Propomos para votação a seguinte proposta, que, caso seja aprovada em plenário no V.o Congresso de Jornalistas por uma maioria simples de jornalistas, deverá ficar disponível online como uma petição pública aberta à participação de todos os cidadãos, de modo a reunir as assinaturas suficientes para ser submetida à Assembleia da República e apreciada pela Comissão de Cultura, Comunicação, Juventude e Desporto, com o objetivo de se converter em projeto-lei:

  1. O V.o Congresso de Jornalistas propõe a criação de um Fundo Público de Apoio ao Jornalismo, de âmbito nacional, doravante designado de Funjor, com a missão de atribuir bolsas para a prática de jornalismo de investigação e de jornalismo de proximidade por jornalistas residentes em Portugal e, ao mesmo tempo, financiar a constituição e manutenção de projetos de jornalismo sem fins lucrativos cujo objetivo seja a produção de jornalismo de investigação e/ou jornalismo de proximidade.

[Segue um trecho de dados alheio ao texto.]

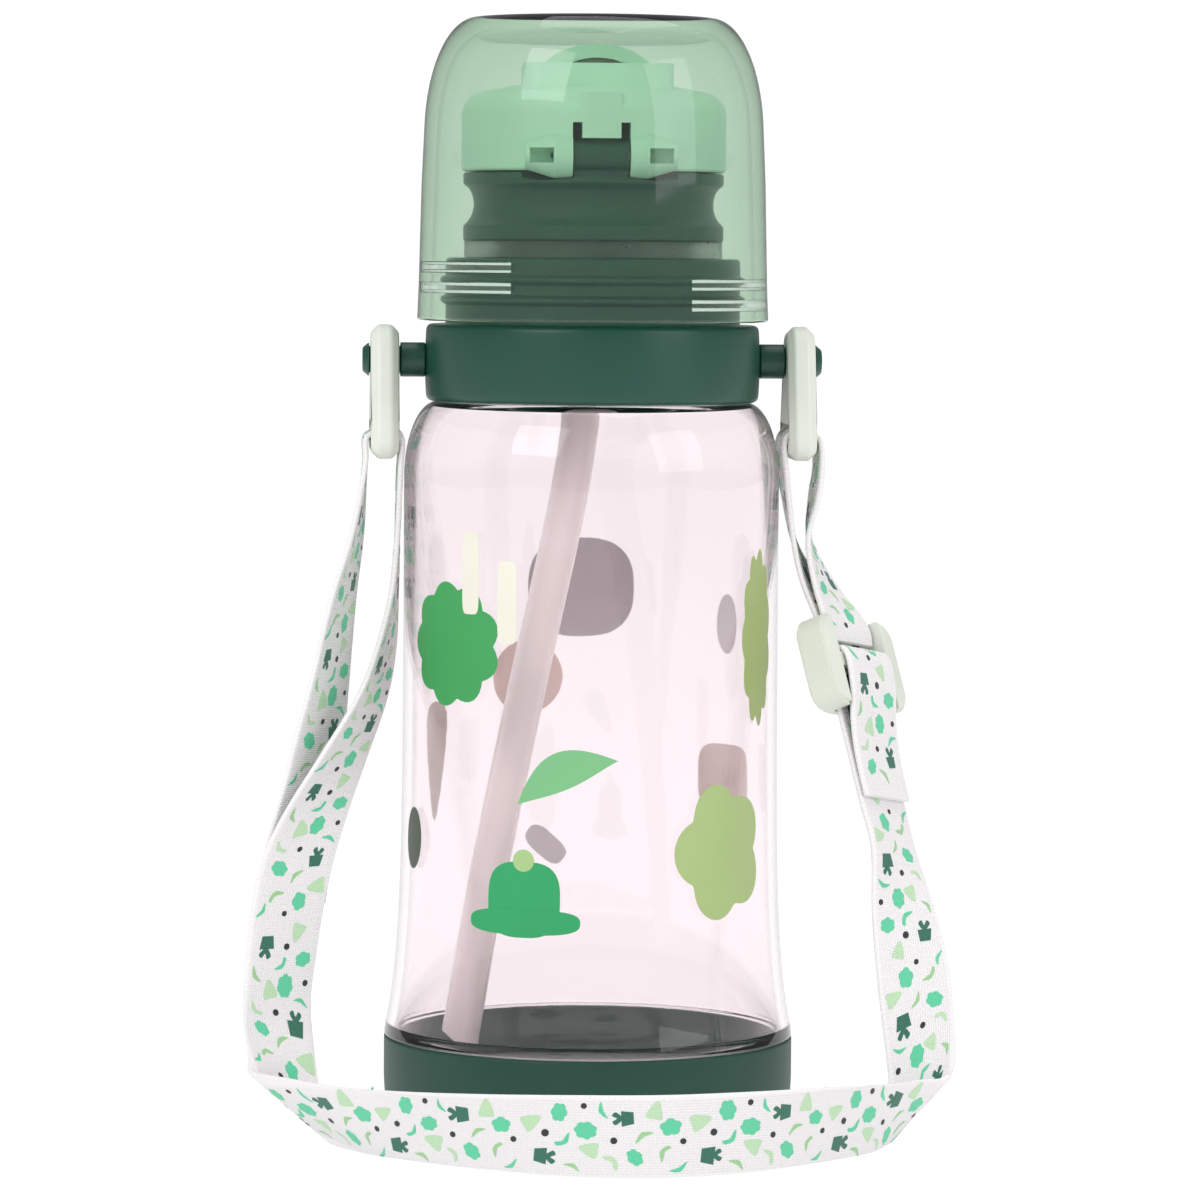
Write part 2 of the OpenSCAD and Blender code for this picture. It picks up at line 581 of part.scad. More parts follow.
left_end_route = [
    [-38.1, -7.5, 124.8, -38.1, 7.5, 124.8], [-41.3, -7.5, 123.6, -41.3, 7.5, 123.6],
    [-41.7, -8.4, 118, -41.5, 6.6, 118], [-44.2, -12.6, 106, -42, 2.2, 106],
    [-48, -18, 94.4, -43.4, -3.8, 94], [-51.6, -22.4, 80, -44.6, -9.2, 79.6],
    [-54.4, -25.4, 70, -45.4, -13.4, 69.4], [-57, -29.2, 60, -46.2, -19, 59],
    [-59.6, -32.6, 51, -47.6, -24.2, 50], [-61.2, -35.8, 42, -48.8, -28.2, 41]];

right_end_route = [
    [38.1, 7.5, 124.8, 38.1, -7.5, 124.8], [41.3, 7.5, 123.6, 41.3, -7.5, 123.6],
    [41.8, 7.5, 118, 41.8, -7.5, 118], [41, 7.4, 112, 41, -7.6, 112],
    [41, 7, 104.6, 39.2, -8, 105.2], [45, 3, 96.8, 39.8, -11, 98.4],
    [50.5, -3, 89.4, 41.3, -14.6, 91.6], [51.4, -4.5, 85.4, 42.2, -16.1, 87.6]];

// The strap follows its clips, the boot and the body's height: near the clips it only moves
// with them, lower down it spreads with the boot, and a wider webbing stays off the floor
function fitted_middle(m) = let (down = min(1, (124.8 - m[2]) / 50), up = min(1, m[2] / 110))
    [m[0] * clip_mid / 38.05, m[1] * (1 + (base_r / 37.6 - 1) * down),
     m[2] + (slot_z - 124.8) * up + 7.3 * max(0, strap_w / 15 - 1) * max(0, 1 - m[2] / 60)];
function fitted(rows) = [for (q = rows) let (
    a = [q[0], q[1], q[2]], b = [q[3], q[4], q[5]], m = fitted_middle((a + b) / 2),
    half = (b - a) / 2 * strap_w / 15)
    concat(m - half, m + half)];

module strap_main() { webbing(fitted(main_route)); }
module strap_left_end() { webbing(fitted(left_end_route)); }
module strap_right_end() { webbing(fitted(right_end_route)); }

// The straight run that the buckle slides on, and the buckle's own axes: across the
// webbing, up along it, and out of its face
run_low = fitted([[56.6, -14.2, 56.9, 47.4, -25.8, 59.1]])[0];
run_high = fitted([[49.4, -2.2, 88.9, 40.2, -13.8, 91.1]])[0];
function middle(q) = ([q[0], q[1], q[2]] + [q[3], q[4], q[5]]) / 2;
run_up = unit(middle(run_high) - middle(run_low));
run_out = unit(cross([run_low[0] - run_low[3], run_low[1] - run_low[4], run_low[2] - run_low[5]], run_up));
run_across = cross(run_up, run_out);
buckle_at = middle(run_low) + 0.75 * (middle(run_high) - middle(run_low));

module on_run() {
    multmatrix([[run_across[0], run_up[0], run_out[0], buckle_at[0]],
                [run_across[1], run_up[1], run_out[1], buckle_at[1]],
                [run_across[2], run_up[2], run_out[2], buckle_at[2]],
                [0, 0, 0, 1]]) children();
}

buckle_w = strap_w + 9.4;
buckle_l = 17.6;
bar_w = 2.6;                               // width of the buckle's middle bar
bar_back = strap_t * 1.5 + 0.4;            // the bar's underside above the main webbing
bar_front = bar_back + 1.8;
frame_back = -strap_t / 2 - 2;
frame_front = bar_front;

// Rounded rectangle
function pill(w, l, r) = concat(arc([w / 2 - r, l / 2 - r], r, 0, 90, 6),
    arc([r - w / 2, l / 2 - r], r, 90, 180, 6), arc([r - w / 2, r - l / 2], r, 180, 270, 6),
    arc([w / 2 - r, r - l / 2], r, 270, 360, 6));

module strap_buckle() {
    window_w = strap_w + 1.2;
    color([0.85, 0.86, 0.82]) on_run() {
        // end bars behind the webbing, side bars up to the middle bar
        difference() {
            union() {
                translate([0, 0, frame_back + 0.6]) linear_extrude(frame_front - frame_back - 1.2)
                    polygon(pill(buckle_w, buckle_l, 4));
                translate([0, 0, frame_back]) linear_extrude(frame_front - frame_back)
                    polygon(pill(buckle_w - 1.2, buckle_l - 1.2, 3.4));
            }
            translate([-window_w / 2, -buckle_l, -strap_t / 2 - 0.3])
                cube([window_w, 2 * buckle_l, 20]);
            translate([0, 0, frame_back - 1]) linear_extrude(20)
                polygon(pill(window_w, buckle_l - 6, 1.2));
        }
        translate([-window_w / 2 - 1, -bar_w / 2, bar_back])
            cube([window_w + 2, bar_w, bar_front - bar_back - 0.1]);
    }
}

// The webbing's end, wrapped over the buckle's middle bar and turned down over itself
module strap_tail() {
    w = strap_w / 2;
    back = strap_t + 0.2;
    front = bar_front + strap_t / 2 + 0.15;
    turn = bar_w / 2 + strap_t / 2 + 0.25;
    side = [[-7, back], [-2, back], [0.6, back + 0.05], [turn, (back + front) / 2 - 0.7],
            [turn, (back + front) / 2 + 0.7], [0.6, front], [-2, front], [-6, front - 0.6],
            [-11, back + 1.2], [-16, back + 0.4], [-21, back + 0.1], [-25.5, back + 0.05]];
    on_run() webbing([for (p = side) [w, p[0], p[1], -w, p[0], p[1]]]);
}

bottle_body();
base_boot();
collar();
body_seal();
stud_left();
stud_right();
drink_lid();
lid_gasket();
spout();
vent_valve();
straw_sleeve();
hinge_pin();
straw();
flip_cap();
cap_seal();
cap_insert();
cup();
clip_left();
clip_right();
strap_main();
strap_left_end();
strap_right_end();
strap_buckle();
strap_tail();
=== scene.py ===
"""The looks of a kids water bottle: clear body, soft boot, collar, lid, cap, cup, straw and printed strap."""

import math

import bmesh
import bpy
import numpy as np
from mathutils import Matrix, Vector
from mathutils.geometry import delaunay_2d_cdt

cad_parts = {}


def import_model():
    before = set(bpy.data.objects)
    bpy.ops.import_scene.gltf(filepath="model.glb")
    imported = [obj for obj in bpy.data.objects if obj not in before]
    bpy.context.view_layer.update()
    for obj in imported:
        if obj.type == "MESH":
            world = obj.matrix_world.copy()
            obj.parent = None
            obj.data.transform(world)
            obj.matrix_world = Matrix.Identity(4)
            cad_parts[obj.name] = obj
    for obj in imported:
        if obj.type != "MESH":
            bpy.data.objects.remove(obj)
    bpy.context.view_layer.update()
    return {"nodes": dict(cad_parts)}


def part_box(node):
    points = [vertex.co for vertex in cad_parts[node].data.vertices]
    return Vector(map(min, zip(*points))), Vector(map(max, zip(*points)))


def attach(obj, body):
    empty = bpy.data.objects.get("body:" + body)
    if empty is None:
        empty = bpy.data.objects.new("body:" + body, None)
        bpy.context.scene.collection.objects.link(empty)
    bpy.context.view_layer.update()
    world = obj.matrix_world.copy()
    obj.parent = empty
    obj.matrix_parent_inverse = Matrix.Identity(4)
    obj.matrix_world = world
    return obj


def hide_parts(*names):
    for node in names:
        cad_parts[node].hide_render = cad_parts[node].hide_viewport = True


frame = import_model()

MM = 0.001

# ---------------------------------------------------------------- sizes, in millimetres


def box_mm(node):
    """The lowest and highest corners of a CAD node as two arrays, in millimetres."""
    low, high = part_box(node)
    return np.array(low) / MM, np.array(high) / MM


boot_low, boot_high = box_mm("base_boot")
body_low, body_high = box_mm("bottle_body")
collar_low, collar_high = box_mm("collar")
cup_low, cup_high = box_mm("cup")

BASE_R = boot_high[0]
BOOT_H = boot_high[2]
BODY_Z = body_low[2]
INNER_Z = BODY_Z + 3
NECK_TOP = body_high[2]
BODY_H = NECK_TOP - 19
BODY_WALL = 1.8
FOOT_R = BASE_R - BODY_WALL - 0.1
WAIST_R = BASE_R - 3.2
NECK_R = 24.3
FLARE = 14
SHOULDER = 14
SHOULDER_IN = 6
COLLAR_Z = collar_low[2]
COLLAR_R = 30.65
COLLAR_NECK_R = 26.95
BAND_TOP = COLLAR_Z + 14.1
COLLAR_TOP = collar_high[2]
CUP_Z, CUP_TOP = cup_low[2], cup_high[2]
CUP_R = cup_high[0]
CUP_WALL = 2.4
LUG_R = 28.4
STRAW_TOP = COLLAR_TOP - 13.4
STRAW_TIP = INNER_Z + 4.4
STRAW_R = 3.5
STRAW_BORE_R = 2.5
STRAP_T = 1.0
STRAP_W = 15.0

# ---------------------------------------------------------------- camera, stage and lights


def camera():
    """Looks level with the bottle from a little to its left, with a long lens."""
    data = bpy.data.cameras.new("camera")
    data.lens, data.sensor_width = 166.5, 36
    data.clip_end = 20
    cam = bpy.data.objects.new("camera", data)
    bpy.context.scene.collection.objects.link(cam)
    turn, pitch, roll = math.radians(3.448), math.radians(-3.62), math.radians(0.41)
    ahead = Vector((math.sin(turn) * math.cos(pitch), math.cos(turn) * math.cos(pitch), math.sin(pitch)))
    facing = ahead.to_track_quat("-Z", "Y").to_matrix().to_4x4()
    cam.matrix_world = Matrix.Translation((-0.0595, -1.016, 0.158)) @ facing @ Matrix.Rotation(roll, 4, "Z")
    bpy.context.scene.camera = cam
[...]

Poderá ainda apoiar a realização de projetos de âmbito académico que visem o estudo de modelos de negócio capazes de garantir a sustentabilidade financeira do jornalismo de investigação e do jornalismo de proximidade;
  2. O Funjor terá como única fonte de financiamento a totalidade da receita fiscal obtida pelo Estado com um aumento da taxa do IVA aplicada ao vinho de 13 para 23% nas lojas e nos supermercados;
  3. O Funjor terá um conselho supervisor formado por onze (11) representantes de onze (11) instituições. Cinco dessas entidades estão ligadas ao jornalismo: Casa da Imprensa, Clube de Jornalistas, Sindicato dos Jornalistas, Comissão da Carteira Profissional de Jornalistas e Cenjor. As outras seis entidades, ainda por identificar, são de reconhecido mérito e idoneidade e representam a sociedade civil portuguesa.
  4. Os 11 membros do conselho supervisor serão responsáveis por propor e eleger, por maioria simples, o(a) diretor(a) do Funjor, que assumirá esse cargo a tempo inteiro por um mandato de três anos, e que poderá ser renovável.
  5. O Funjor terá recursos humanos próprios, de modo a garantir a execução do seu orçamento e a gestão dos programas que terão de ser montados para a atribuição de bolsas de jornalismo e de subsídios à constituição e manutenção de projetos de jornalismo sem fins lucrativos.